明らかにベースの手前でバウンドするボール。ミットだけで取りに行こうとすれば後逸する可能性は高い。そう判断した球はギリギリまでボールの行方を見極め、体全体で止めようとした。
しかしボールが地面に着く、その刹那――
『あいつのせいで四連覇逃した』
『知ってるか? 決勝点あいつのパスボールらしいぜ』
『やっぱ所詮女だな』
『もう野球やめろ』
ワイルドピッチ、あの時の記憶がフラッシュバックする。思い出したくもない。根も葉もない噂話、罵倒、チームメイトからも女だからと拒絶された過去。
すると急に向かってくるボールが急に怖くなり、腰を浮かして、半歩後ろへと下がってしまう。

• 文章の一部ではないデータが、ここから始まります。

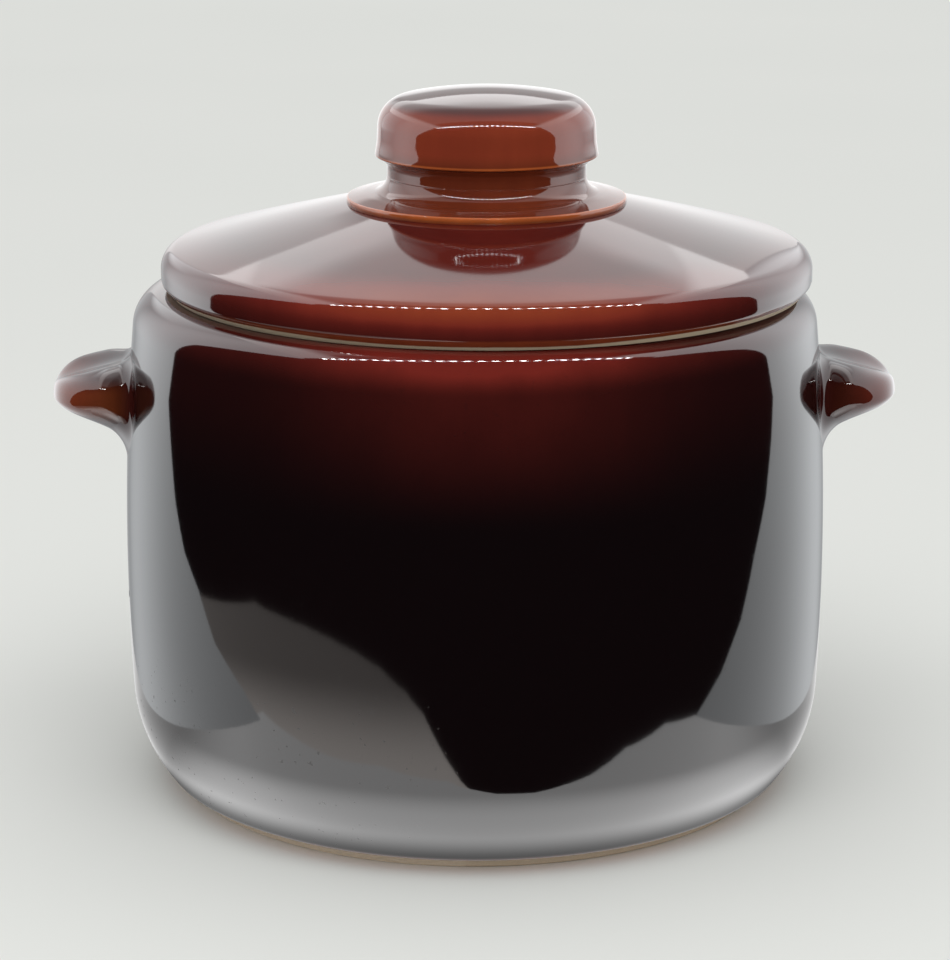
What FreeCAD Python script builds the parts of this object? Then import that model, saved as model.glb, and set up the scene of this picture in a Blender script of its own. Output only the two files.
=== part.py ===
import FreeCAD, Part
import math
import os

# Stoneware bean pot: a round body with two lug handles, and a loose lid with a hollow knob.
# Millimetres. The origin is on the body's axis, in the plane that the foot stands on, +Z is up.
# The body is turned about Z; the lid is turned about its own axis, which lies a little to +X.

# Body, outside
belly_radius = 92.0
belly_height = 58.0
rim_height = 130.6
rim_crest_inset = 12.1
shoulder_radius = 9.0
lower_wall_radius = 730.0
heel_corner_radius = 38.0
heel_inset = 9.4
heel_height = 3.0

# Foot, set in under the heel
foot_inset = 3.6
foot_height = 2.2
foot_ring_width = 8.0
foot_recess = 1.6
foot_edge_round = 0.6

# Body, inside
wall_thickness = 6.0
floor_thickness = 8.0
rim_land_width = 7.3
mouth_edge_round = 1.5

# Lid. It hangs over the rim's crest, and its dome ends under the knob's collar.
lid_overhang = 2.3
lid_bevel_width = 2.1
lid_bevel_height = 3.2
lid_bevel_bulge = 0.3
lid_rim_round = 5.4
lid_rim_mid_height = 5.8
lid_dome_radius = 1400.0
lid_dome_height = 21.8
lid_thickness = 5.8
lid_hollow_round = 5.0

# Locating flange under the lid. The lid lies pushed aside until only the play is left there.
mouth_clearance = 3.6
flange_play = 0.6
flange_width = 5.0
flange_depth = 8.5
flange_edge_round = 1.2
flange_land_width = 3.0

# Knob: collar, flare, neck and cap
collar_radius = 36.2
collar_thickness = 1.6
collar_flat_width = 5.4
collar_flat_rise = 1.1
neck_radius = 25.7
neck_height = 7.7
neck_flare_height = 3.4
neck_flare_bulge = 1.5
cap_overhang = 3.1
cap_edge_rise = 1.7
cap_height = 17.4
cap_side_draft = 0.7
cap_side_bulge = 0.07
cap_corner_round = 8.0
cap_dome_radius = 112.0

# Inside of the knob
neck_wall = 5.7
knob_wall = 5.4
hollow_flare_drop = 2.7
knob_hollow_round = 4.0

# Handles. Each is a lug with a thumb dish on top and a waist where it leaves the wall. Out is
# measured from the wall, and rise and drop from the lug's middle height.
handle_below_rim = 26.1
handle_reach = 19.6
handle_waist_half_width = 19.0
handle_half_width = 21.4
handle_flare_out = 8.0
handle_corner_start = 9.0
handle_nose_start = 13.0
handle_nose_margin = 0.3
handle_root_rise = 12.2
handle_nose_rise = 6.4
handle_root_drop = 12.5
handle_nose_drop = 2.7
handle_root_sag = 4.2
handle_nose_sag = 1.0
handle_dish_depth = 4.6
handle_ridge_inset = 0.5
handle_side_fillet = 3.0
handle_top_fillet = 2.5
handle_under_fillet = 6.0
handle_fillet_sink = 0.8
handle_root_sink = 3.6
handle_plan_squareness = 2.3
handle_top_squareness = 2.0
handle_under_squareness = 2.3
handle_ring_points = 24
handle_rings = 10

# A trimming solid stops this far inside the bore that the trimmed piece has there
trim_margin = 5.0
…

ボールが向かってくる。クソボールだ。バッターはバットを振らない。そのはずなのに、
「ストライック!!」
審判のジャッジはストライク。さらにボールも球のプロテクターに当たりなんとか後逸せずにすんだのだが。
ゴンッ!!
そんな鈍い音が球の脳内で響く。そして次の瞬間――球は地面に倒れ込んだ。
「おい球っ!!」
「清彦君! 担架持ってきて! 急いで!!」
「――御意」
「球! しっかりしろ!」
「龍一君ダメよ! 触らないで!」
「で、でも! 桜花先輩どうすれば……っ!」
「とにかく触らないで! 今はそれだけよ! 唯ちゃん! 医療部の人呼んできて!」
「任せろ!」
――なんだろ? 何が起こったんだろ?
自分では状況がまったく認識できない球には、桜花や龍一たちの声が異常なほど遠くに聞こえていた。